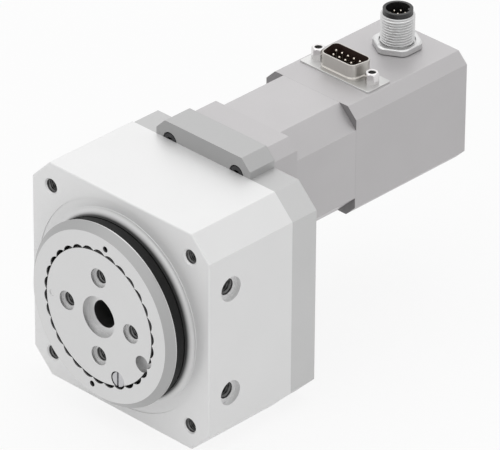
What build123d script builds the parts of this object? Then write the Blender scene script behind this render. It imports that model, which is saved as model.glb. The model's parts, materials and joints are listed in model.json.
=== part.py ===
from build123d import *
from math import acos, cos, degrees, hypot, radians, sin, sqrt, tan
import os

os.makedirs("parts", exist_ok=True)

# Frame
# Millimetres, +Z up. The origin is the centre of the turntable's face, where the
# pilot bore opens. The output looks along -Y and the motor lies behind it along +Y.
# The motor's axis is parallel to the output's, higher by one gear centre distance.

# Gear stage
gear_module = 0.75
gear_teeth = 51
pinion_teeth = 17
pressure_angle = 20
backlash = 0.08
centre_distance = gear_module * (gear_teeth + pinion_teeth) / 2
gear_front = 37.0
gear_width = 8.0
pinion_front = 36.5
pinion_width = 9.0

# Stations along Y, front to back
neck_front = 7.4
housing_front = 10.0
housing_depth = 38.8
plate_thickness = 12.0
bell_depth = 11.3
stator_depth = 28.6
box_depth = 54.9
plate_front = housing_front + housing_depth
bell_front = plate_front + plate_thickness
stator_front = bell_front + bell_depth
box_front = stator_front + stator_depth
box_back = box_front + box_depth

# Housing
housing_width = 83.0
housing_chamfer = 8.3
housing_edge = 0.6
neck_bore = 25.4
neck_radius = 32.9
flare_radius = 2.4
turned_ring_radius = 38.6
turned_ring_depth = 0.2
seal_inner = 28.6
seal_outer = 32.7
corner_pitch = 65.0
m5_hole = 2.5
m5_depth = 12.0
side_hole_station = 20.0
side_hole_pitch = 40.0
side_counterbore = 4.5
side_counterbore_depth = 2.1
m6_hole = 3.0
side_hole_depth = 12.0
gear_room = 31.5
pinion_room = 9.5

# Turntable
disc_radius = 24.6
disc_thickness = 6.0
ring_bore = 24.65
ring_radius = 33.5
ring_thickness = 3.0
ring_chamfer = 2.5
seal_front = 3.3
scallops = 30
scallop_angle = 89.1
scallop_radius = 3.25
scallop_circle = 22.65
scallop_depth = 2.4
spanner_circle = 27.6
spanner_hole = 1.1
lock_screw_radius = 2.75
lock_hole_radius = 3.05
lock_screw_edge = 0.2
lock_hole_depth = 2.3
lock_circle = 22.4
lock_angle = scallop_angle - 13 * 360 / scallops
spare_lock_angle = lock_angle + 3.5 * 360 / scallops
bolt_circle = 30.0
m5_sleeve = 3.5
m5_sleeve_depth = 1.6
flange_thread_depth = 8.0
pilot_radius = 7.5
pilot_depth = 2.8
hollow_radius = 5.0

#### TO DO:
Exactly as they appear, please write out the lines from the opening of the listing above down to the line containing "# The motor's", with both end lines included.

#### WRITTEN SOLUTION:
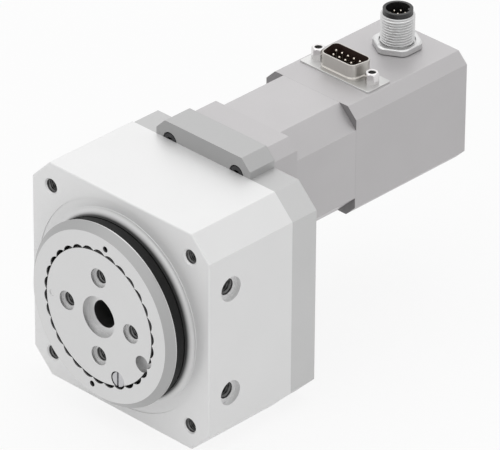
What build123d script builds the parts of this object? Then write the Blender scene script behind this render. It imports that model, which is saved as model.glb. The model's parts, materials and joints are listed in model.json.
=== part.py ===
from build123d import *
from math import acos, cos, degrees, hypot, radians, sin, sqrt, tan
import os

os.makedirs("parts", exist_ok=True)

# Frame
# Millimetres, +Z up. The origin is the centre of the turntable's face, where the
# pilot bore opens. The output looks along -Y and the motor lies behind it along +Y.
# The motor's axis is parallel to the output's, higher by one gear centre distance.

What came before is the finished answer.